Dalam hubungan suami istri atau sebuah pernikahan terdapat istilah Marital Rights. Marital rights adalah Hak perkawinan mengacu pada hak dan keistimewaan yang menjadi hak pasangan dalam hubungan perkawinan. Secara tradisional, hak-hak perkawinan didefinisikan dari sudut pandang laki-laki, yang memandang suami sebagai “pencari nafkah” utama, kepala rumah tangga, dan mempunyai hak atas tubuh istrinya. Perspektif ini telah berubah seiring dengan berkembangnya masyarakat, dan hak-hak perkawinan kini mencakup hak-hak yang lebih luas yang berlaku bagi kedua pasangan. Bu Nihayatul menjelaskan bahwa ada beberapa faktor yang dapat memunculkan marital rights seperti dalil agama bahwa istri harus menuruti suami dan jika tidak menuruti akan dicap sebagai pembangkang. Contoh dari marital rights adalah “seorang suami memaksa istrinya untuk berhubungan seksual sedangkan si istri tidak menghendakinya itu termasuk dalam kekerasan seksual juga karena sejatinya bukan hanya suami yang punya hak seksual tapi istri juga punya hak seksual sehingga untuk berhubungan seksual harus ada kesepakatan dari kedua belah pihak” tutur Bu Nihayatul. Oleh karena itu, marital rights ini sangat penting dalam sebuah hubungan pernikahan karena hal ini dapat menjadikan sebuah hubungan pernikahan menjadi harmonis, dan tentram. Dengan adanya marital rights sepasang suami istri akan lebih menghargai hak dan keinginan dari pasangannya tersebut sehingga tidak akan terjadi tindakan pemaksaan dan tindakan diskriminasi dalam hubungan pernikahan.

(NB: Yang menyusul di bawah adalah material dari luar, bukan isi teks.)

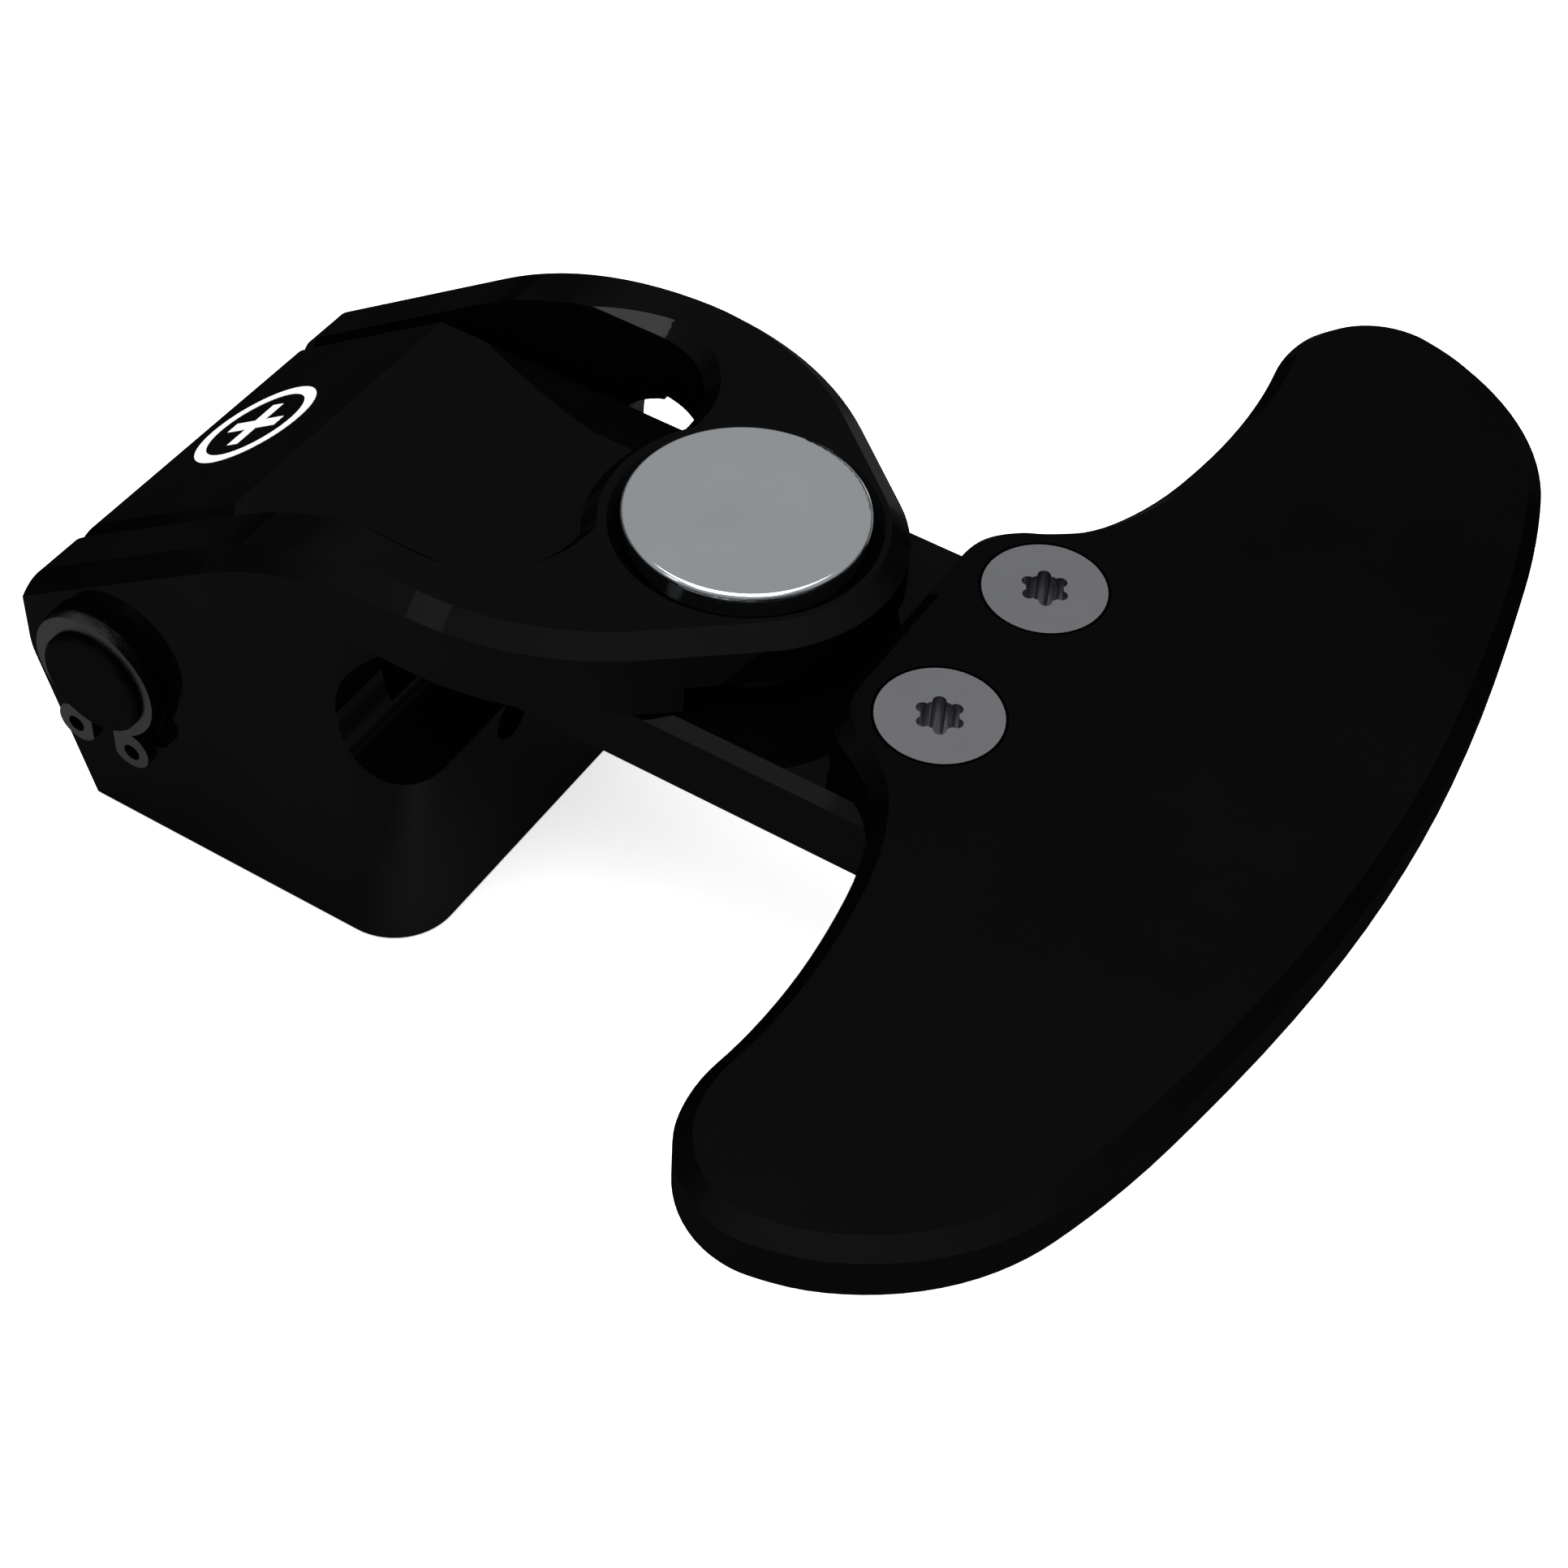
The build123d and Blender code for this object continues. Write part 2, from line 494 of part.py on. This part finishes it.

Bu Nihayatul Mukharomah menutup diskusi “Ngemper” ke-74 ini dengan pernyataan bahwa beranilah untuk speak up agar apa yang dialami khusus nya KDRT yang dialami sehingga itu akan membantu mu dalam mendapatkan layanan, pemulihan dan itu akan memutus rantai kekerasan yang kamu alami.

Bibliography

Alimi, R., & Nurwati, N. (2021). FAKTOR PENYEBAB TERJADINYA KEKERASAN DALAM RUMAH TANGGA TERHADAP PEREMPUAN. JPPM, 20-27.